Job: Give back the lines exactly, from the first one to the line with "SLIT_SPACING = 34.0", both ends included.

::::::

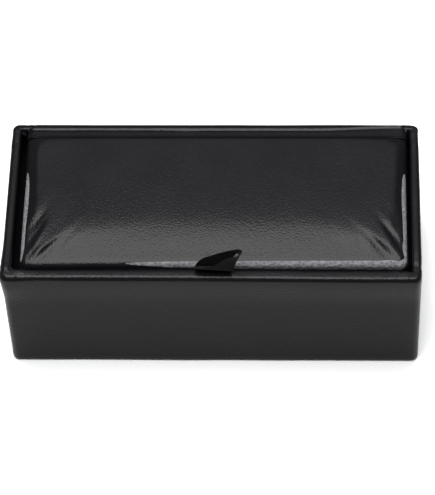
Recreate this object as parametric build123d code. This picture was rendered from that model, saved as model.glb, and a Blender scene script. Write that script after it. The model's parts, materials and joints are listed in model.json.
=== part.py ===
from build123d import *
import os

# A small cufflink box: greyboard walls wrapped in black leatherette, a padded lid that drops
# inside the rim on a leatherette hinge, a ribbon loop to pull it open, and a velvet cushion
# with two slits inside. Millimetres. +X is to the right, the front faces -Y, +Z is up, and
# the origin is the middle of the underside.

# The closed box, measured over its leatherette.
LENGTH = 80.0
DEPTH = 37.5
HEIGHT = 28.4

# Sheet goods.
LEATHERETTE = 0.3
WALL_BOARD = 1.2
BASE_BOARD = 1.2
COVER_SHEET = 0.2
LEDGE_BOARD = 2.0
LINING_CLOTH = 0.3
VELVET = 0.5

# The wrapped walls.
CORNER_ROUND = 1.45
RIM_ROUND = 1.0
RIM_INNER_ROUND = 0.5
BASE_ROUND = 0.45
TURN_IN = 9.0
TURN_UNDER = 9.0
COVER_MARGIN = 1.5
COVER_LAP = 0.5

# The lined ledge that the lid drops onto.
LEDGE_DROP = 5.4
LEDGE_ROUND = 0.5

# The lid, and the gaps between it and the walls.
LEFT_GAP = 1.3
RIGHT_GAP = 0.6
FRONT_GAP = 1.4
SEAT_GAP = 0.6
LID_BOARD = 1.5
LID_RISE = 0.1
CROWN_RISE = 0.7
LID_CORNER = 1.8
LID_EDGE_ROUND = 1.2
LID_TURN_UNDER = 7.0

# The lid's satin lining panel.
PANEL_CARD = 1.0
PANEL_PAD = 1.0
PANEL_SATIN = 0.3
PANEL_CORNER = 1.0
PANEL_EDGE_ROUND = 0.9
PANEL_SIDE_GAP = 0.8
PANEL_SWING_GAP = 0.3

# The hinge strip along the rear edge, which lies over the rim by its own thickness.
FOLD_RADIUS = 0.45
HINGE_END_GAP = 4.0
HINGE_LEAF_GAP = 0.2

# The cushion that holds the cufflinks.
INSERT_HEIGHT = 13.0
INSERT_FIT = 0.2
INSERT_ROUND = 1.0
INSERT_CARD = 1.0
INSERT_TURN_UNDER = 6.0
SLIT_WIDTH = 1.6
SLIT_LENGTH = 17.0
SLIT_DEPTH = 9.0
SLIT_SPACING = 34.0

# The ribbon pull.
RIBBON_WIDTH = 6.8
RIBBON_THICK = 0.2
RIBBON_X = 0.5
RIBBON_GAP = 0.1
RIBBON_GLUED = 4.5
LOOP_HEIGHT = 5.0
LOOP_RADIUS = 1.75
LOOP_LEAN = 0.7
LOOP_PINCH = 0.3
LOOP_GAP = 0.15

# Levels and inside sizes that follow from these.
WALL = WALL_BOARD + 2 * LEATHERETTE
BOARD_BOTTOM = COVER_SHEET + LEATHERETTE
FLOOR = BOARD_BOTTOM + BASE_BOARD
BOARD_INSET = LEATHERETTE + WALL_BOARD
INSIDE_LENGTH = LENGTH - 2 * BOARD_INSET
INSIDE_DEPTH = DEPTH - 2 * BOARD_INSET
WELL_LENGTH = LENGTH - 2 * WALL
WELL_DEPTH = DEPTH - 2 * WALL
LEDGE_TOP = HEIGHT - LEDGE_DROP
LEDGE = LEDGE_BOARD + LINING_CLOTH
POCKET_LENGTH = WELL_LENGTH - 2 * LEDGE
POCKET_DEPTH = WELL_DEPTH - 2 * LEDGE
PAST = 1.0


def block(length, depth, bottom, top, corner=0.0, at=(0.0, 0.0)):
    """An upright block on a rectangular plan, with its four upright corners rounded."""
    plan = RectangleRounded(length, depth, corner) if corner > 0 else Rectangle(length, depth)
    return extrude(Pos(at[0], at[1], bottom) * plan, amount=top - bottom)


def top_face(shape):
    return shape.faces().sort_by(Axis.Z)[-1]


def bottom_face(shape):
    return shape.faces().sort_by(Axis.Z)[0]


def wall_ring(inset):
    """The four walls as one ring, with each face that far inside the leatherette. It is square below."""
    ring = block(
        LENGTH - 2 * inset, DEPTH - 2 * inset, COVER_SHEET + inset, HEIGHT - inset, CORNER_ROUND - inset
    )
    ring -= block(WELL_LENGTH + 2 * inset, WELL_DEPTH + 2 * inset, 0, HEIGHT)
    ring = fillet(top_face(ring).outer_wire().edges(), RIM_ROUND - inset)
    return fillet(top_face(ring).inner_wires()[0].edges(), RIM_INNER_ROUND - inset)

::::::

Output below:
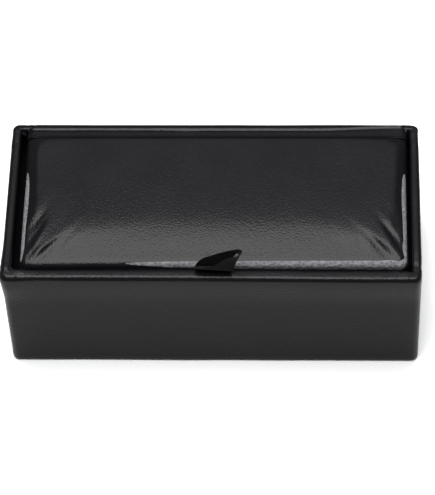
Recreate this object as parametric build123d code. This picture was rendered from that model, saved as model.glb, and a Blender scene script. Write that script after it. The model's parts, materials and joints are listed in model.json.
=== part.py ===
from build123d import *
import os

# A small cufflink box: greyboard walls wrapped in black leatherette, a padded lid that drops
# inside the rim on a leatherette hinge, a ribbon loop to pull it open, and a velvet cushion
# with two slits inside. Millimetres. +X is to the right, the front faces -Y, +Z is up, and
# the origin is the middle of the underside.

# The closed box, measured over its leatherette.
LENGTH = 80.0
DEPTH = 37.5
HEIGHT = 28.4

# Sheet goods.
LEATHERETTE = 0.3
WALL_BOARD = 1.2
BASE_BOARD = 1.2
COVER_SHEET = 0.2
LEDGE_BOARD = 2.0
LINING_CLOTH = 0.3
VELVET = 0.5

# The wrapped walls.
CORNER_ROUND = 1.45
RIM_ROUND = 1.0
RIM_INNER_ROUND = 0.5
BASE_ROUND = 0.45
TURN_IN = 9.0
TURN_UNDER = 9.0
COVER_MARGIN = 1.5
COVER_LAP = 0.5

# The lined ledge that the lid drops onto.
LEDGE_DROP = 5.4
LEDGE_ROUND = 0.5

# The lid, and the gaps between it and the walls.
LEFT_GAP = 1.3
RIGHT_GAP = 0.6
FRONT_GAP = 1.4
SEAT_GAP = 0.6
LID_BOARD = 1.5
LID_RISE = 0.1
CROWN_RISE = 0.7
LID_CORNER = 1.8
LID_EDGE_ROUND = 1.2
LID_TURN_UNDER = 7.0

# The lid's satin lining panel.
PANEL_CARD = 1.0
PANEL_PAD = 1.0
PANEL_SATIN = 0.3
PANEL_CORNER = 1.0
PANEL_EDGE_ROUND = 0.9
PANEL_SIDE_GAP = 0.8
PANEL_SWING_GAP = 0.3

# The hinge strip along the rear edge, which lies over the rim by its own thickness.
FOLD_RADIUS = 0.45
HINGE_END_GAP = 4.0
HINGE_LEAF_GAP = 0.2

# The cushion that holds the cufflinks.
INSERT_HEIGHT = 13.0
INSERT_FIT = 0.2
INSERT_ROUND = 1.0
INSERT_CARD = 1.0
INSERT_TURN_UNDER = 6.0
SLIT_WIDTH = 1.6
SLIT_LENGTH = 17.0
SLIT_DEPTH = 9.0
SLIT_SPACING = 34.0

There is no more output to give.